__Job__: Tally the lines that contain the string "object" and give the number by itself.

__Given information__:
■ ■ ■ ■ ■ ■ ■

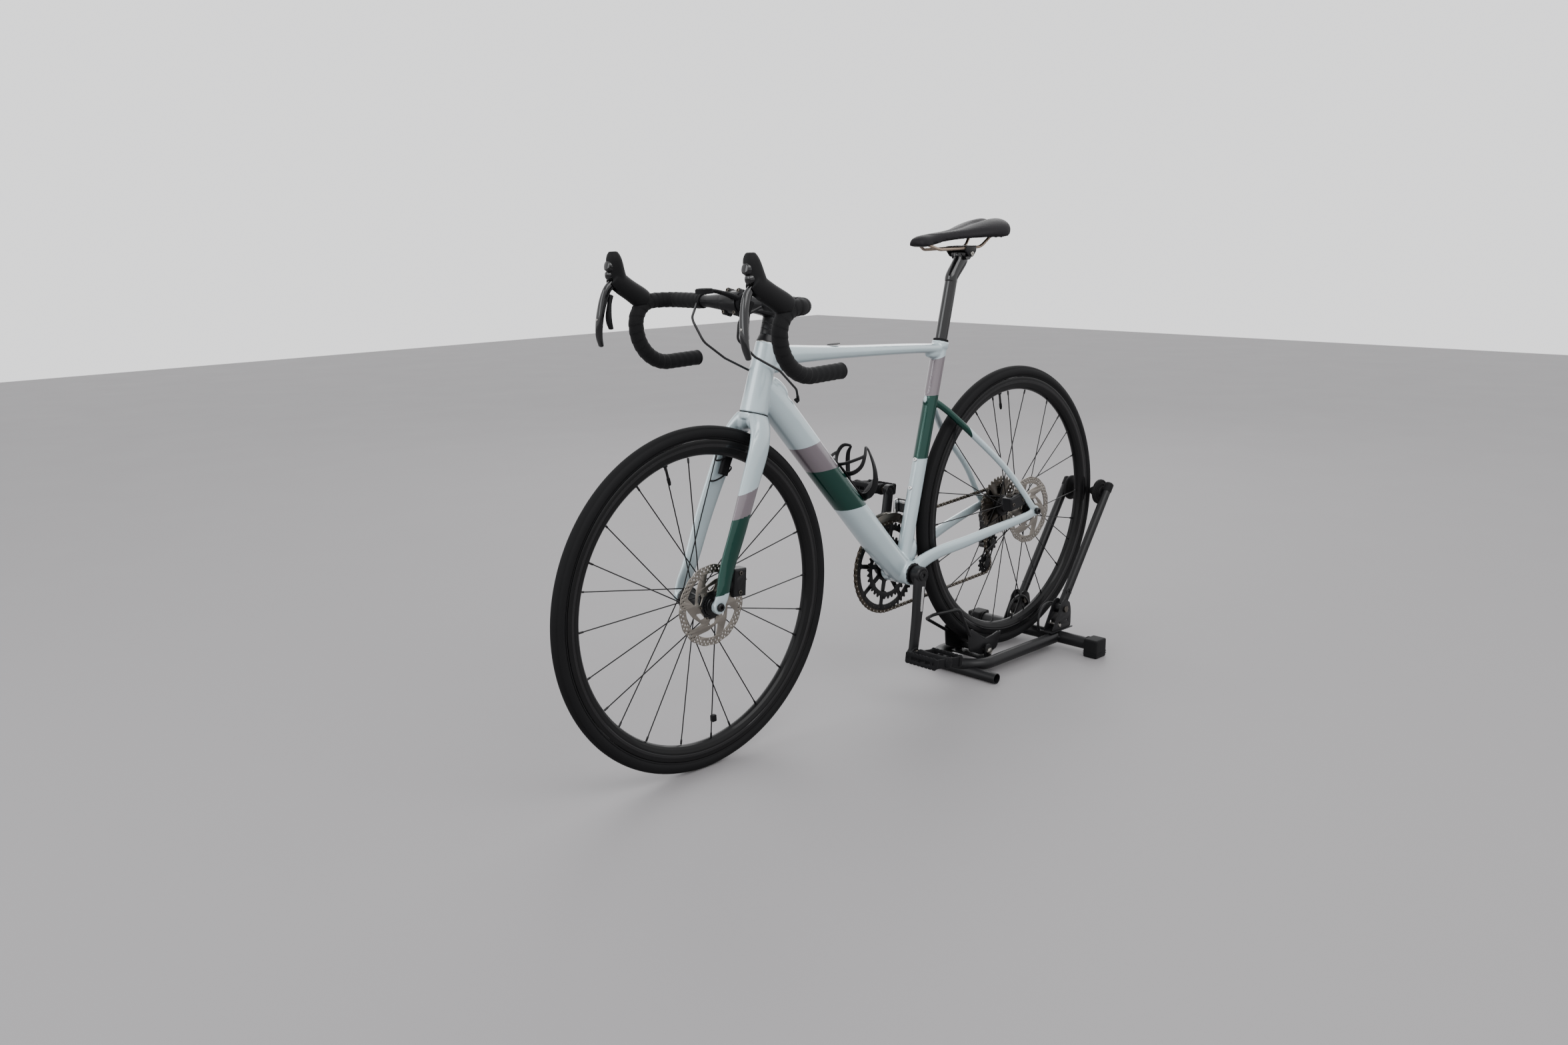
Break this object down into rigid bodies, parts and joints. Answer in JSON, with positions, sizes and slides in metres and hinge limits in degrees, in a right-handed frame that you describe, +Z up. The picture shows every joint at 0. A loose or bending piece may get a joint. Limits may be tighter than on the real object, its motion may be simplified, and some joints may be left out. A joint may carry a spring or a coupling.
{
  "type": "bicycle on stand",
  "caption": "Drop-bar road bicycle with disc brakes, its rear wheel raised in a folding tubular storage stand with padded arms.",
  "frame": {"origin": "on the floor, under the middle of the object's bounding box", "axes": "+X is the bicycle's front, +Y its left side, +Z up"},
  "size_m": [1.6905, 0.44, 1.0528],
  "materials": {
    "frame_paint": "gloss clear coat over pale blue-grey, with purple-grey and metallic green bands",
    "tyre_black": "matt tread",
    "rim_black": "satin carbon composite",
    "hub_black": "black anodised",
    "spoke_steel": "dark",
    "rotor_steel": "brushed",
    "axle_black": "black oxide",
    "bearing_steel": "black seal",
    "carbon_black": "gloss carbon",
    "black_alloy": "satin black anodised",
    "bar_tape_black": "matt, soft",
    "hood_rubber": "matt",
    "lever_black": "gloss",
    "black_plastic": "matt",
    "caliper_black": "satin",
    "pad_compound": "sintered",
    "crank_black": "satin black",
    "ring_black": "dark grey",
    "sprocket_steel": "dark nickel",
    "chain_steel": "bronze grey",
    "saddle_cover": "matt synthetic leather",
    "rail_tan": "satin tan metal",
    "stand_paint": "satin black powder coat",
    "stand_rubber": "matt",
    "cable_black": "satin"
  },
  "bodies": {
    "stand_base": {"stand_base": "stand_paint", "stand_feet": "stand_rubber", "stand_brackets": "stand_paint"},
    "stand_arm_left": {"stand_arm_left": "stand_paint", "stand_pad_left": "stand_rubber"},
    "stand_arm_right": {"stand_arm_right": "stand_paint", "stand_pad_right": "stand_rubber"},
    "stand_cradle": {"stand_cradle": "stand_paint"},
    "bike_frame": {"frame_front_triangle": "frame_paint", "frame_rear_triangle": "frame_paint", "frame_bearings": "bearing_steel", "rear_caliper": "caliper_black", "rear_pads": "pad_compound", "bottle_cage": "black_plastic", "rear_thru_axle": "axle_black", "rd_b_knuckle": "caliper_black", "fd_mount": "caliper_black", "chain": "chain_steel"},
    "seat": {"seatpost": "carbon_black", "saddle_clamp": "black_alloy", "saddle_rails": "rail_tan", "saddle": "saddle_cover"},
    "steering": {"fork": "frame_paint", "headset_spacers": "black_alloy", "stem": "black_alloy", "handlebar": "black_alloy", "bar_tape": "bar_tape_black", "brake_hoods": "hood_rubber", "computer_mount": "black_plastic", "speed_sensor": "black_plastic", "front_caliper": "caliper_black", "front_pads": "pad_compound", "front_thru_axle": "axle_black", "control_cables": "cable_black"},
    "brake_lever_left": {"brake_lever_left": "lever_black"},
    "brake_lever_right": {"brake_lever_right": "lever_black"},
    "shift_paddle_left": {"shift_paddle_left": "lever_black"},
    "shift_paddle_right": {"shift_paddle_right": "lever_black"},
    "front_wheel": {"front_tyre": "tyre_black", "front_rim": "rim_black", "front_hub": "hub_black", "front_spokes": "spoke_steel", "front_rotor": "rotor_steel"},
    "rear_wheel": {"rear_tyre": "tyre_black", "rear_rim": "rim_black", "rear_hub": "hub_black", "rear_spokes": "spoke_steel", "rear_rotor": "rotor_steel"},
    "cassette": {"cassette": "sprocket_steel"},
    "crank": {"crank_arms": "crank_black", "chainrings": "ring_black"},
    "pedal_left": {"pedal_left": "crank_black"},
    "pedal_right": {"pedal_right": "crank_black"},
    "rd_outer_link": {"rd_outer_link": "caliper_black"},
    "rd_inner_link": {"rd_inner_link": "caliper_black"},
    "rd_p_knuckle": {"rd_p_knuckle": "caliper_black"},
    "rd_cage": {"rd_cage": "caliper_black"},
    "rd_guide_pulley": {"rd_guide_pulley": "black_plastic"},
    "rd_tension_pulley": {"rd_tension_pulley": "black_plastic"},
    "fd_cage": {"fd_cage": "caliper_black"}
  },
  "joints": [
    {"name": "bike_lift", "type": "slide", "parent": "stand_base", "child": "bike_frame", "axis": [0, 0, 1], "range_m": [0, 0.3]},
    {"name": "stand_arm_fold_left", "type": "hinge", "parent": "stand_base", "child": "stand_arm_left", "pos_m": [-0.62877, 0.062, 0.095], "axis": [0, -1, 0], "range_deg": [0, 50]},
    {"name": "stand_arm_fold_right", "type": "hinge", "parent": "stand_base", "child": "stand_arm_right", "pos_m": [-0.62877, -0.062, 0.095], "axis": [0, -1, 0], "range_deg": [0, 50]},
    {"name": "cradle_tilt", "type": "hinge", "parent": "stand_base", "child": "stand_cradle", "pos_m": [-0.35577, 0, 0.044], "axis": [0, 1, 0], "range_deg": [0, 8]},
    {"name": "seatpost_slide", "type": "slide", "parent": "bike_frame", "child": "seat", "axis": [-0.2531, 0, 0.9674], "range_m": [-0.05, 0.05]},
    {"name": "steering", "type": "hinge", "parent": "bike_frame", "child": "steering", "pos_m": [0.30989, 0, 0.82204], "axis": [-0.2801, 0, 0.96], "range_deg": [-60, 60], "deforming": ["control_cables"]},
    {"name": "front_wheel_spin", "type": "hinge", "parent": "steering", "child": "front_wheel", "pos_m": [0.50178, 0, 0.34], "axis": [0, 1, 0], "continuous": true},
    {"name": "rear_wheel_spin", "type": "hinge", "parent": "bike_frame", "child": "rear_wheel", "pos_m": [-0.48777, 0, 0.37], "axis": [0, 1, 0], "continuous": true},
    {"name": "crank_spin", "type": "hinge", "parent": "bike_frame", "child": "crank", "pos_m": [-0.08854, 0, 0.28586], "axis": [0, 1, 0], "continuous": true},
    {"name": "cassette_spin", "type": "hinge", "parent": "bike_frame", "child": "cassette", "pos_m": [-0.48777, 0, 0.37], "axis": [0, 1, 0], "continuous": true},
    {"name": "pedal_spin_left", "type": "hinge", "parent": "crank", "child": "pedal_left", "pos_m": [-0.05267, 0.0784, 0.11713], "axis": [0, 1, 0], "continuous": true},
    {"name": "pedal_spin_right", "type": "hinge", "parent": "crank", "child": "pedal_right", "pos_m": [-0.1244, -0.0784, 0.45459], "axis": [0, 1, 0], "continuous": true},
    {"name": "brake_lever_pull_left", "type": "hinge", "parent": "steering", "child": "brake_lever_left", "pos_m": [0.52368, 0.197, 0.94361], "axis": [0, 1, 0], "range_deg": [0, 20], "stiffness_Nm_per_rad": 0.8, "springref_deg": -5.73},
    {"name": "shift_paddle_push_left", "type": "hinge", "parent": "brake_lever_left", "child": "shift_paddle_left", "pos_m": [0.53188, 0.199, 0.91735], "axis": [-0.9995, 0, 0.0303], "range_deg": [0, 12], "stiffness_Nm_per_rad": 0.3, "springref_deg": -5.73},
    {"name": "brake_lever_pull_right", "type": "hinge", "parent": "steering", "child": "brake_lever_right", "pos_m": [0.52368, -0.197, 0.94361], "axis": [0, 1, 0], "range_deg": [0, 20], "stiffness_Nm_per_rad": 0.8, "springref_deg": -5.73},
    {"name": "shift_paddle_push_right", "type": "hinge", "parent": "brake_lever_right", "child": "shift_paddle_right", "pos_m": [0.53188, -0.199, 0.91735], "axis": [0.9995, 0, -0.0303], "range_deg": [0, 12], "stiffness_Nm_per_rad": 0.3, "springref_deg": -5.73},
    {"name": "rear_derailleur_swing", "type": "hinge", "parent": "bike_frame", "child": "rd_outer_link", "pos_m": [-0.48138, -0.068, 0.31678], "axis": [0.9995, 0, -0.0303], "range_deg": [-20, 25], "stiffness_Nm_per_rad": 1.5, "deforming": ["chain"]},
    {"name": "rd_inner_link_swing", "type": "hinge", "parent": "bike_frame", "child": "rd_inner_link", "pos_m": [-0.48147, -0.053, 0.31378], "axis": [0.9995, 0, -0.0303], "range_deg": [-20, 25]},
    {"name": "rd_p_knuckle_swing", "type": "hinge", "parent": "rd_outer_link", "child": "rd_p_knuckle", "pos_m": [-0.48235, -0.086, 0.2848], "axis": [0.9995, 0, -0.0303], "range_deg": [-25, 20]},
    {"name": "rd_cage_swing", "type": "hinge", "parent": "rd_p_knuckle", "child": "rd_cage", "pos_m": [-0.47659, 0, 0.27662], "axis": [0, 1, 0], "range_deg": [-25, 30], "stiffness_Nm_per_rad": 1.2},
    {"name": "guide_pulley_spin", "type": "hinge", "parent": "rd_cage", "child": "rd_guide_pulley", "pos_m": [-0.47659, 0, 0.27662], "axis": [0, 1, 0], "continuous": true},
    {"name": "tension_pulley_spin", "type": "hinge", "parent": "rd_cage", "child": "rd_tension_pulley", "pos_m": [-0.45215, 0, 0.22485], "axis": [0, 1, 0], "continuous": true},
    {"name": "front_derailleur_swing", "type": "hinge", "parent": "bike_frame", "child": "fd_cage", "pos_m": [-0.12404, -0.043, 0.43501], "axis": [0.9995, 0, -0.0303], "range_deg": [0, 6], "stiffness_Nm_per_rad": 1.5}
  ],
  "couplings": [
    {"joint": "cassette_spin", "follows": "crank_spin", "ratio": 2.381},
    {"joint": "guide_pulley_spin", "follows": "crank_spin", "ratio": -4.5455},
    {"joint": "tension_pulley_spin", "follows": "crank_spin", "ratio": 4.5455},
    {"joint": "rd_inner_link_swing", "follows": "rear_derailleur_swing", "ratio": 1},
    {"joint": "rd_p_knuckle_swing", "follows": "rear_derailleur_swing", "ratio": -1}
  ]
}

■ ■ ■ ■ ■ ■ ■

__Output for this exercise__: 2